Transcribe, exactly as they appear, the line that contains "half_blade = math.degrees(blade_width", the line that contains "imported = [obj", and every line in between, and nothing else.
____
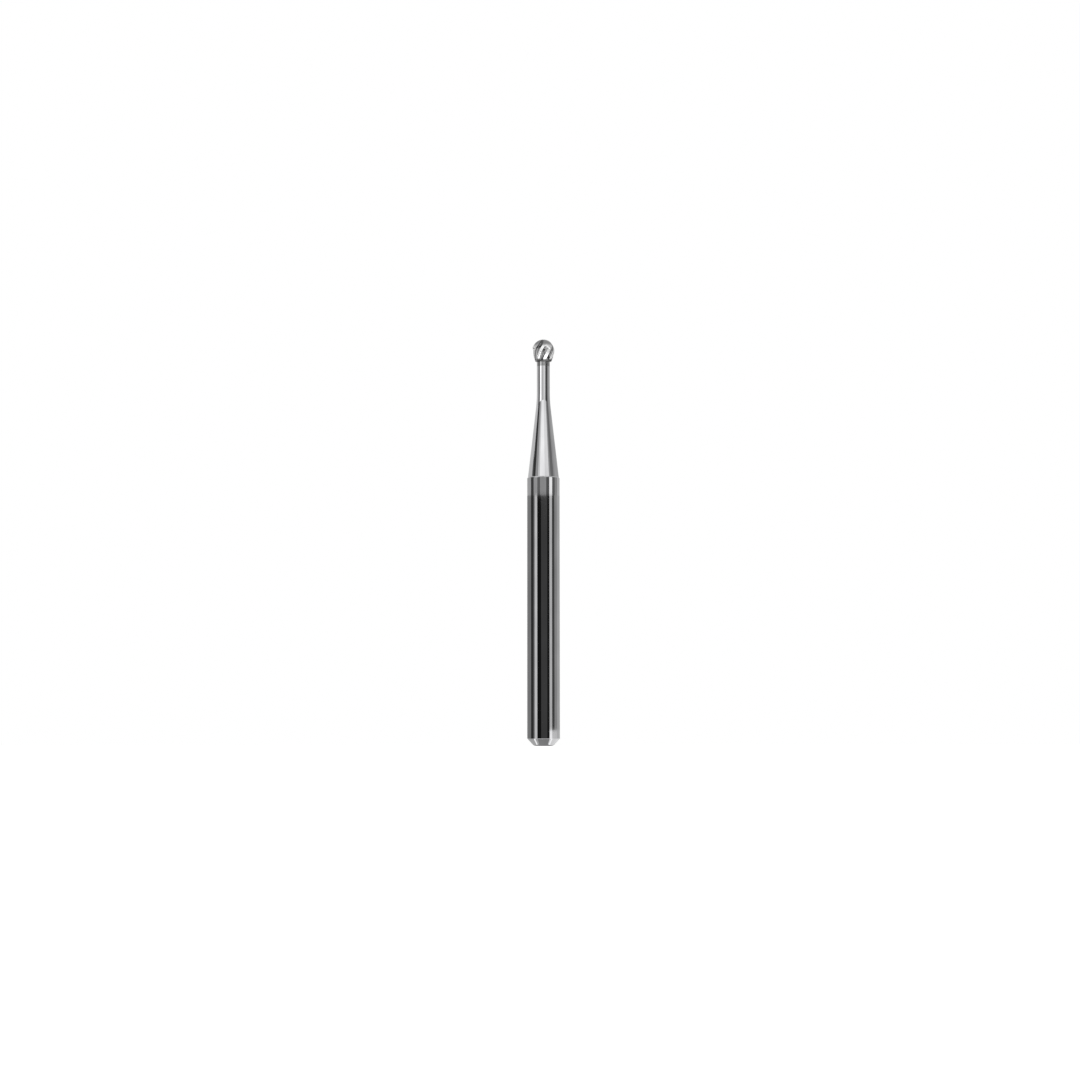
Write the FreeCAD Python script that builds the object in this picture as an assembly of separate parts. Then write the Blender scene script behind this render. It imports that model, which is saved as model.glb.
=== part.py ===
import FreeCAD, Part
import math
import os

# Round carbide burr for a friction-grip handpiece, standing on its axis, which is Z.
# The origin is the centre of the shank's end, and all sizes are in millimetres.
# Shank and neck are one turned steel piece.
# The bladed head and a short stub of neck behind it are one piece of tungsten carbide.
# The two are welded face to face just behind the head.

# Shank
shank_diameter = 1.60
shank_length = 13.20
end_face_diameter = 0.94
end_chamfer_length = 0.36
end_corner_radius = 0.22

# Neck
shoulder_chamfer = 0.035
neck_taper_length = 3.85
neck_straight_length = 1.95
neck_diameter = 0.64
neck_blend_radius = 7.50
carbide_stub_length = 0.25

# Head before its flutes are ground
head_diameter = 1.10
head_back_length = 0.55
head_back_ledge = 0.075
head_back_fillet = 0.02

# Flutes, and the blades left standing between them
# Every other flute goes on to the tip, and those between start lower on the ball
blade_count = 8
first_blade_angle = -136.0
helix_angle = 28.0
rake_lean_angle = 6.0
flute_depth = 0.135
gullet_radius = 0.03
blade_width = 0.16
blade_margin = 0.03
heel_drop = 0.02
long_flute_top_angle = 84.0
short_flute_top_angle = 15.0
short_flute_full_angle = 3.0
flute_run_out = 0.16
cutter_clearance = 0.05

# Radii and heights that follow
shank_radius = shank_diameter / 2
neck_radius = neck_diameter / 2
head_radius = head_diameter / 2
head_back_radius = neck_radius + head_back_ledge
head_back_z = shank_length + neck_taper_length + neck_straight_length
head_centre_z = head_back_z + head_back_length
weld_z = head_back_z - carbide_stub_length

# The head behind its widest place is an arc that starts level with the ball
back_inset = head_radius - head_back_radius
back_arc_radius = (head_back_length**2 + back_inset**2) / (2 * back_inset)
back_arc_sweep = math.asin(head_back_length / back_arc_radius)


def at(radius, height):
    """Point of a turned outline, in the plane that holds the axis."""
    return FreeCAD.Vector(radius, 0, height)


def line(start, end):
    return Part.LineSegment(start, end).toShape()


def arc(start, middle, end):
    return Part.Arc(start, middle, end).toShape()


def turned(outline):
    """Solid of revolution about the axis, from the edges of its closed outline."""
    face = Part.Face(Part.Wire(outline))
    return face.revolve(at(0, 0), FreeCAD.Vector(0, 0, 1), 360)


def rounded_corner(before, corner, after, radius):
    """Arc that rounds the corner between two straight sides."""
    to_before = (before - corner).normalize()
    to_after = (after - corner).normalize()
    half_angle = to_before.getAngle(to_after) / 2
    bisector = (to_before + to_after).normalize()
    reach = radius / math.tan(half_angle)
    middle = corner + bisector * (radius / math.sin(half_angle) - radius)
    return arc(corner + to_before * reach, middle, corner + to_after * reach)


def shank_end(chamfer_top):
    """Flat end face, its rounded rim and the chamfer that leads it into the chuck."""
    centre = at(0, 0)
    rim = rounded_corner(centre, at(end_face_diameter / 2, 0), chamfer_top, end_corner_radius)
    rim_start, rim_end = (vertex.Point for vertex in rim.Vertexes)
    return [line(centre, rim_start), rim, line(rim_end, chamfer_top)]


def neck_flare(base):
    """Cone up from the shoulder, and the long blend that ends it on the straight neck."""
    corner_z = shank_length + neck_taper_length
    half_angle = math.atan((base.x - neck_radius) / (corner_z - base.z))
    centre_z = corner_z + neck_blend_radius * math.tan(half_angle / 2)
    centre = at(neck_radius + neck_blend_radius, centre_z)

    def blend_point(angle):
        return centre - at(math.cos(angle), math.sin(angle)) * neck_blend_radius

    cone_top = blend_point(half_angle)
    neck_start = blend_point(0)
    edges = [line(base, cone_top), arc(cone_top, blend_point(half_angle / 2), neck_start)]
    return edges, neck_start


def steel_shank():
    """Shank, shoulder, flare and straight neck, up to the weld."""
    chamfer_top = at(shank_radius, end_chamfer_length)
    shoulder_low = at(shank_radius, shank_length - shoulder_chamfer)
    shoulder_high = at(shank_radius - shoulder_chamfer, shank_length)
    flare, neck_start = neck_flare(shoulder_high)
    weld_rim = at(neck_radius, weld_z)
    outline = shank_end(chamfer_top)
    outline += [line(chamfer_top, shoulder_low), line(shoulder_low, shoulder_high)]
    outline += flare
    outline += [line(neck_start, weld_rim), line(weld_rim, at(0, weld_z))]
    outline += [line(at(0, weld_z), at(0, 0))]
    return turned(outline)


def ball_place(elevation):
    """Point of the ball at an angle above its widest place, and the outward direction there."""
    outward = at(math.cos(elevation), math.sin(elevation))
    return at(0, head_centre_z) + outward * head_radius, outward


def back_place(sweep):
    """The same on the arc behind the widest place."""
    outward = at(math.cos(sweep), -math.sin(sweep))
    arc_centre = at(head_radius - back_arc_radius, head_centre_z)
    return arc_centre + outward * back_arc_radius, outward


def run_out_place():
    """Where the flute lifts clear of the neck, its gullet just on the neck's surface."""
    depth = flute_depth * head_back_radius / head_radius
    return at(neck_radius + depth, head_back_z - flute_run_out), at(1, 0)


def head_blank():
    """Ball nose, fuller back, narrow back face and the stub of neck behind it."""
    quarter = math.pi / 4
    tip = at(0, head_centre_z + head_radius)
    widest = at(head_radius, head_centre_z)
    back_rim = at(head_back_radius, head_back_z)
    fillet_centre = at(neck_radius + head_back_fillet, head_back_z - head_back_fillet)
    fillet_out = fillet_centre + at(0, head_back_fillet)
    fillet_middle = fillet_centre + at(-math.cos(quarter), math.sin(quarter)) * head_back_fillet
    fillet_in = fillet_centre - at(head_back_fillet, 0)
    weld_rim = at(neck_radius, weld_z)
    return turned([
        arc(tip, ball_place(quarter)[0], widest),
        arc(widest, back_place(back_arc_sweep / 2)[0], back_rim),
        line(back_rim, fillet_out),
        arc(fillet_out, fillet_middle, fillet_in),
        line(fillet_in, weld_rim),
        line(weld_rim, at(0, weld_z)),
        line(at(0, weld_z), tip),
    ])


def flute_section(surface, outward, lift=0):
    """Outline of what a flute takes away, in the plane square to the head's outline there.

    It goes from above the cutting edge of one blade down its rake face, round the gullet,
    up the back of the next blade to the heel and along the relief to the narrow margin
    that stays before the next cutting edge. It shrinks with the head towards the tip.
    The lift raises the whole section, where the grinding wheel comes in.
    """
    shrink = surface.x / head_radius
    sideways = FreeCAD.Vector(0, 1, 0)
    axis_point = surface - outward * (surface.x / outward.x)

    def place(width, height):
        turn = width / head_radius
        swing = math.atan2(math.sin(turn) * outward.x, math.cos(turn))
        ray = outward * math.cos(swing) + sideways * math.sin(swing)
        return axis_point + ray * (surface.x / outward.x + height * shrink)

    pitch = 2 * math.pi * head_radius / blade_count
    above = head_radius / math.cos(math.pi / blade_count) - head_radius + cutter_clearance
    rake_slope = sideways * math.tan(math.radians(rake_lean_angle)) - outward
    gullet = surface + rake_slope * (flute_depth * shrink)
    above_edge = surface - rake_slope * (above * shrink)
    heel = place(pitch - blade_width, -heel_drop)
    margin = place(pitch - blade_margin, 0)
    past_margin = margin + (margin - heel).normalize() * (cutter_clearance * shrink)
    above_margin = place(pitch - blade_margin + cutter_clearance, above)
    floor = rounded_corner(above_edge, gullet, heel, gullet_radius * shrink)
    floor_start, floor_end = (vertex.Point for vertex in floor.Vertexes)
    section = Part.Wire([
        line(above_edge, floor_start),
        floor,
        line(floor_end, heel),
        line(heel, past_margin),
        line(past_margin, above_margin),
        line(above_margin, above_edge),
    ])
    twist = math.tan(math.radians(helix_angle)) * (surface.z - head_centre_z) / head_radius
    section.translate(outward * (lift * shrink))
    section.rotate(at(0, 0), FreeCAD.Vector(0, 0, 1), math.degrees(twist))
    return section


def flute_cutter(top_sections):
    """Solid that the grinding wheel sweeps, from its top sections to its run-out on the neck."""
    back_steps = 6
    places = [back_place(back_arc_sweep * step / back_steps) for step in range(back_steps + 1)]
    places.append(run_out_place())
    return Part.makeLoft(top_sections + [flute_section(*place) for place in places], True, True)


def long_flute_cutter():
    """Cutter that keeps its full depth from near the tip."""
    nose_steps = 12
    top = math.radians(long_flute_top_angle)
    elevations = [top * (1 - step / nose_steps) for step in range(nose_steps)]
    return flute_cutter([flute_section(*ball_place(elevation)) for elevation in elevations])


def short_flute_cutter():
    """Cutter that comes down into the ball where a short flute starts."""
    entry_steps = 4
    top = math.radians(short_flute_top_angle)
    full = math.radians(short_flute_full_angle)
    sections = []
    for step in range(entry_steps + 1):
        left = 1 - step / entry_steps
        place = ball_place(full + (top - full) * left)
        sections.append(flute_section(*place, flute_depth * left**2))
    return flute_cutter(sections)


def carbide_head():
    """The blank with its helical flutes ground away, long and short ones by turns.

    The blank's seam lies in the middle of a blade while the flutes are cut.
    """
    axis = FreeCAD.Vector(0, 0, 1)
    half_blade = math.degrees(blade_width / head_diameter)
    kinds = [long_flute_cutter(), short_flute_cutter()]
    cutters = []
    for blade in range(blade_count):
        cutter = kinds[blade % len(kinds)].copy()
        cutter.rotate(at(0, 0), axis, half_blade + 360 * blade / blade_count)
        cutters.append(cutter)
    head = head_blank().cut(cutters)
    head.rotate(at(0, 0), axis, first_blade_angle - half_blade)
    return head


os.makedirs("parts", exist_ok=True)
steel_shank().exportStep("parts/steel_shank.step")
carbide_head().exportStep("parts/carbide_head.step")
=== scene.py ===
import math

import bpy
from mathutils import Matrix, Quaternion, Vector


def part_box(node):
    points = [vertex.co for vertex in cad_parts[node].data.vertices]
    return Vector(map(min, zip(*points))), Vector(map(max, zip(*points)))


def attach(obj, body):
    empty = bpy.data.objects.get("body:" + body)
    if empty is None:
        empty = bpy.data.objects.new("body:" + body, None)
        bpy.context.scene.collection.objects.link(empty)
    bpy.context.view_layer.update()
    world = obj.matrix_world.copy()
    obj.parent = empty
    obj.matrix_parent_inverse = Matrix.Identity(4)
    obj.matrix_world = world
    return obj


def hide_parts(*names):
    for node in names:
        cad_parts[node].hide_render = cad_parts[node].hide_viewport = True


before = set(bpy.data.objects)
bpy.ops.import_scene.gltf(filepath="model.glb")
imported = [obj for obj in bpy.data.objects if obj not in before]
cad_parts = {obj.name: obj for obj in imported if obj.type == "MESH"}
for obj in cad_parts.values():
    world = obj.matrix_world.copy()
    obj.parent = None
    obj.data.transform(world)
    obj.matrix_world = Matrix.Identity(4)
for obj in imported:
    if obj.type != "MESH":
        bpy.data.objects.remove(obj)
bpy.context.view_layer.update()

# Sizes in the dictionaries are millimetres and degrees, and meshes are in metres
mm = 0.001
onAxis = 1e-6  # a radius smaller than this is on the axis
fullTurn = 2 * math.pi
white = (1, 1, 1, 1)
print("frame loaded:", sorted(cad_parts))


# Mesh helpers

def meshFrom(name, points, faces):
    mesh = bpy.data.meshes.new(name)
    mesh.from_pydata([Vector(point) * mm for point in points], [], faces)
    mesh.validate()
    return mesh


def placeMesh(name, mesh):
    piece = bpy.data.objects.new(name, mesh)
    bpy.context.scene.collection.objects.link(piece)
    return piece


def smoothUpTo(mesh, angle):
    mesh.shade_smooth()
    mesh.set_sharp_from_angle(angle=math.radians(angle))


# From low to high while value goes from start to end
def fade(low, high, value, start, end):
    share = min(max((value - start) / (end - start), 0), 1)
    return low + (high - low) * share


# A turned outline from its corners, each with the radius that rounds it
def turnedOutline(corners, settings):
    outline = []
    for i, (r, z, rounding) in enumerate(corners):
        corner = Vector((r, z))
        if rounding == 0:
            outline.append(corner)
            continue
        before = (Vector(corners[i - 1][:2]) - corner).normalized()
        after = (Vector(corners[i + 1][:2]) - corner).normalized()
        half = before.angle(after) / 2
        centre = corner + (before + after).normalized() * (rounding / math.sin(half))
        start = corner + before * (rounding / math.tan(half))
        sweep = (math.pi - 2 * half) * (1 if before.cross(after) > 0 else -1)
        isFlare = rounding >= settings["flareFrom"]
        steps = settings["flareSteps"] if isFlare else settings["roundSteps"]
        for step in range(steps + 1):
            turn = -sweep * step / steps
            arm = start - centre
            cosine, sine = math.cos(turn), math.sin(turn)
            turned = Vector((arm.x * cosine - arm.y * sine, arm.x * sine + arm.y * cosine))
            outline.append(centre + turned)
    return holdStraights(outline, settings["holdLength"], settings["holdFrom"])


# Extra points near both ends of each long straight keep its shading flat
def holdStraights(outline, hold, shortest):
    held = [outline[0]]
    for start, end in zip(outline, outline[1:]):
        span = end - start
        if span.length > shortest:
            step = span.normalized() * hold
            held += [start + step, end - step]
        held.append(end)
    return held


def turnedMesh(name, outline, segments):
    points, rings = [], []
    for r, z in outline:
        if r < onAxis:
            rings.append([len(points)] * segments)
            points.append((0, 0, z))
            continue
        rings.append(list(range(len(points), len(points) + segments)))
        for k in range(segments):
            turn = fullTurn * k / segments
            points.append((r * math.cos(turn), r * math.sin(turn), z))
    return meshFrom(name, points, facesBetween(rings, closed=True))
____
# ANSWER TO THE PROBLEM
    half_blade = math.degrees(blade_width / head_diameter)
    kinds = [long_flute_cutter(), short_flute_cutter()]
    cutters = []
    for blade in range(blade_count):
        cutter = kinds[blade % len(kinds)].copy()
        cutter.rotate(at(0, 0), axis, half_blade + 360 * blade / blade_count)
        cutters.append(cutter)
    head = head_blank().cut(cutters)
    head.rotate(at(0, 0), axis, first_blade_angle - half_blade)
    return head


os.makedirs("parts", exist_ok=True)
steel_shank().exportStep("parts/steel_shank.step")
carbide_head().exportStep("parts/carbide_head.step")
=== scene.py ===
import math

import bpy
from mathutils import Matrix, Quaternion, Vector


def part_box(node):
    points = [vertex.co for vertex in cad_parts[node].data.vertices]
    return Vector(map(min, zip(*points))), Vector(map(max, zip(*points)))


def attach(obj, body):
    empty = bpy.data.objects.get("body:" + body)
    if empty is None:
        empty = bpy.data.objects.new("body:" + body, None)
        bpy.context.scene.collection.objects.link(empty)
    bpy.context.view_layer.update()
    world = obj.matrix_world.copy()
    obj.parent = empty
    obj.matrix_parent_inverse = Matrix.Identity(4)
    obj.matrix_world = world
    return obj


def hide_parts(*names):
    for node in names:
        cad_parts[node].hide_render = cad_parts[node].hide_viewport = True


before = set(bpy.data.objects)
bpy.ops.import_scene.gltf(filepath="model.glb")
imported = [obj for obj in bpy.data.objects if obj not in before]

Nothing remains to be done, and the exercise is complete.